**SUPPLIED MATERIAL:**
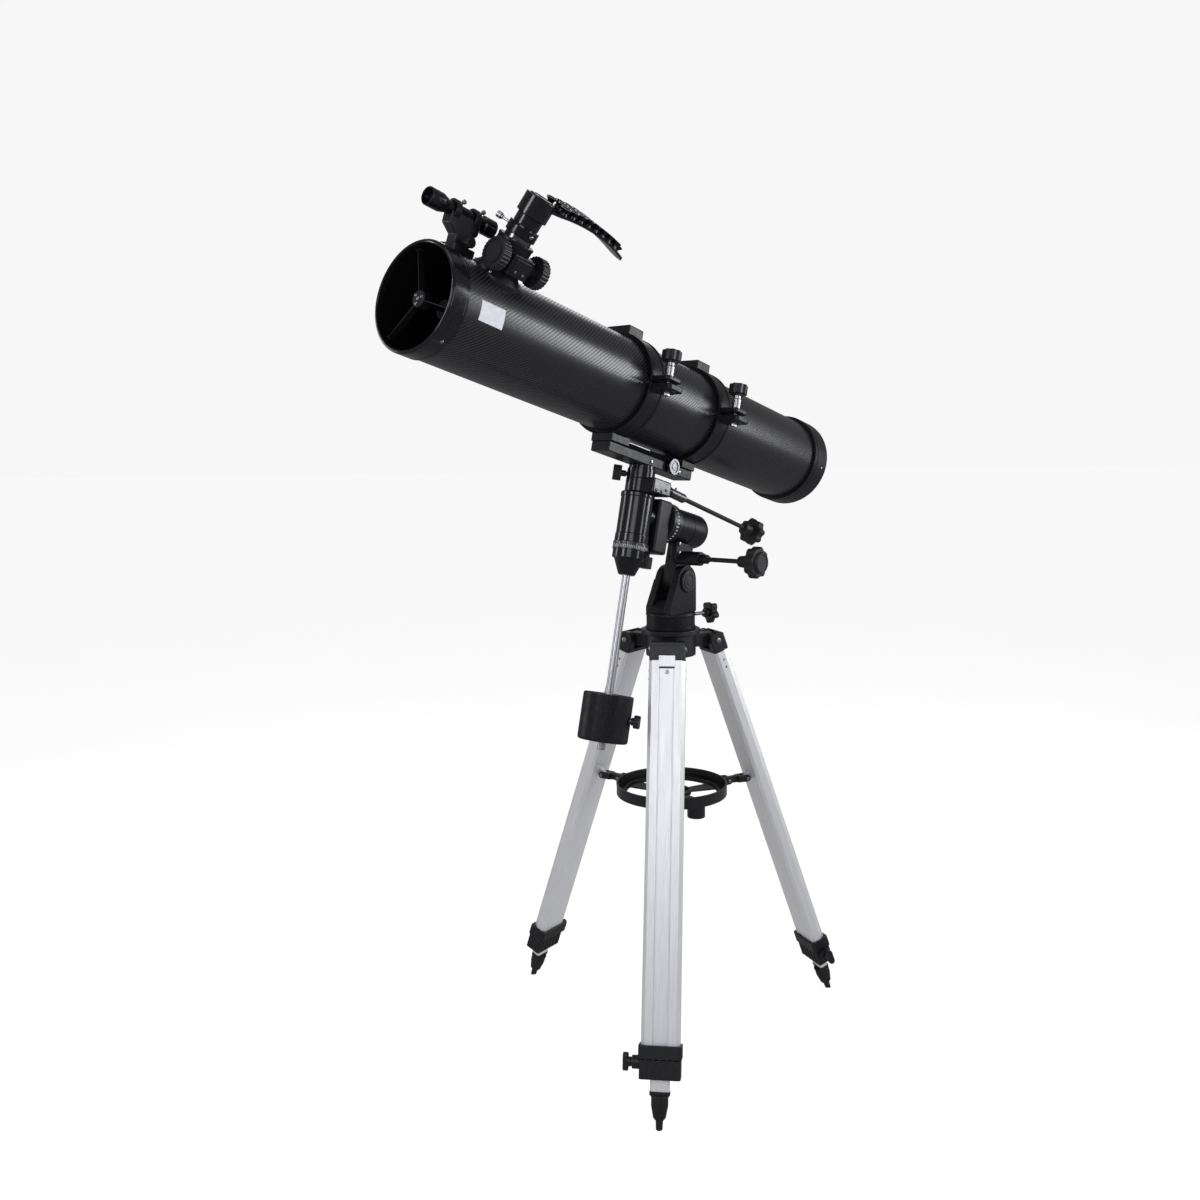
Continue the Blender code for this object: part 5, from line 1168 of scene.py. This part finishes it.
def make_studio():
    reach = 40.0
    floor_mesh = bpy.data.meshes.new("floor")
    floor_mesh.from_pydata([(-reach, -reach, 0), (reach, -reach, 0), (reach, reach, 0), (-reach, reach, 0)], [],
                           [(0, 1, 2, 3)])
    floor_mesh.materials.append(stage_finish())
    floor = bpy.data.objects.new("studio_floor", floor_mesh)
    bpy.context.scene.collection.objects.link(floor)
    floor.location.z = -0.0005
    floor.visible_glossy = False

    world = bpy.data.worlds.new("studio_air")
    world.use_nodes = True
    tree = world.node_tree
    dim = tree.nodes["Background"]
    dim.inputs["Color"].default_value = (1.0, 1.0, 1.0, 1)
    dim.inputs["Strength"].default_value = 0.22
    seen = tree.nodes.new("ShaderNodeBackground")
    seen.inputs["Color"].default_value = (0.93, 0.93, 0.935, 1)
    mix = tree.nodes.new("ShaderNodeMixShader")
    tree.links.new(tree.nodes.new("ShaderNodeLightPath").outputs["Is Camera Ray"], mix.inputs[0])
    tree.links.new(dim.outputs[0], mix.inputs[1])
    tree.links.new(seen.outputs[0], mix.inputs[2])
    tree.links.new(mix.outputs[0], tree.nodes["World Output"].inputs["Surface"])
    bpy.context.scene.world = world

    lamp("soft_right", 13, 10, 2.4, (0.7, 1.1), 26)
    lamp("soft_front_right", -24, 8, 2.4, (0.30, 1.4), 10)
    lamp("soft_front_left", -128, 22, 2.3, (0.40, 1.4), 16)
    lamp("soft_left", 176, 6, 2.3, (0.45, 1.4), 10)
    lamp("soft_front", -88, 20, 2.8, (1.3, 1.2), 14)
    lamp("soft_top", -90, 76, 2.4, (1.4, 1.0), 6)
    lamp("soft_back", 95, 30, 2.6, (1.2, 0.8), 5)


def make_camera():
    forward = Vector((-0.1265, 0.983, -0.1336)).normalized()
    level = Vector((0.9918, 0.1276, 0)).normalized()
    rise = level.cross(forward).normalized()
    roll = -0.014
    right = cos(roll) * level + sin(roll) * rise
    up = cos(roll) * rise - sin(roll) * level
    spot = ROW @ Vector((0.121235, -1.826506, 0.964454))
    data = bpy.data.cameras.new("camera")
    data.sensor_width = 36
    data.lens = 34.567
    camera = bpy.data.objects.new("camera", data)
    bpy.context.scene.collection.objects.link(camera)
    camera.matrix_world = Matrix(((right.x, up.x, -forward.x, spot.x), (right.y, up.y, -forward.y, spot.y),
                                  (right.z, up.z, -forward.z, spot.z), (0, 0, 0, 1)))
    bpy.context.scene.camera = camera
    bpy.context.scene.view_settings.view_transform = "Standard"


make_hub()
for leg, heading in LEG_HEADINGS.items():
    make_bracket(leg, LEGS[leg])
    make_channel(leg, LEGS[leg])
    make_clamp(leg, LEGS[leg])
    make_inner_leg(leg, LEGS[leg], heading)
    make_wing_screw(leg, LEGS[leg])
    make_arm(leg, heading)
make_tray()
make_azimuth_base()
make_latitude_bolt()
make_ra_housing()
make_ra_slow_motion()
make_declination_head()
make_dec_slow_motion()
make_dec_lock()
make_declination_axle()
make_counterweight()
make_cradle()
for ring, place in RING_PLACES.items():
    make_ring(ring, place)
    make_cap(ring, place)
make_tube()
make_spider()
make_label()
make_focuser()
make_adapter()
make_finder()
make_studio()
make_camera()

**WHAT NEEDS TO BE DONE:** In the lines above, locate the string "scene". Copy every line where it occurs.

**EXERCISE RESULT:**
Continue the Blender code for this object: part 5, from line 1168 of scene.py. This part finishes it.
    bpy.context.scene.collection.objects.link(floor)
    bpy.context.scene.world = world
    bpy.context.scene.collection.objects.link(camera)
    bpy.context.scene.camera = camera
    bpy.context.scene.view_settings.view_transform = "Standard"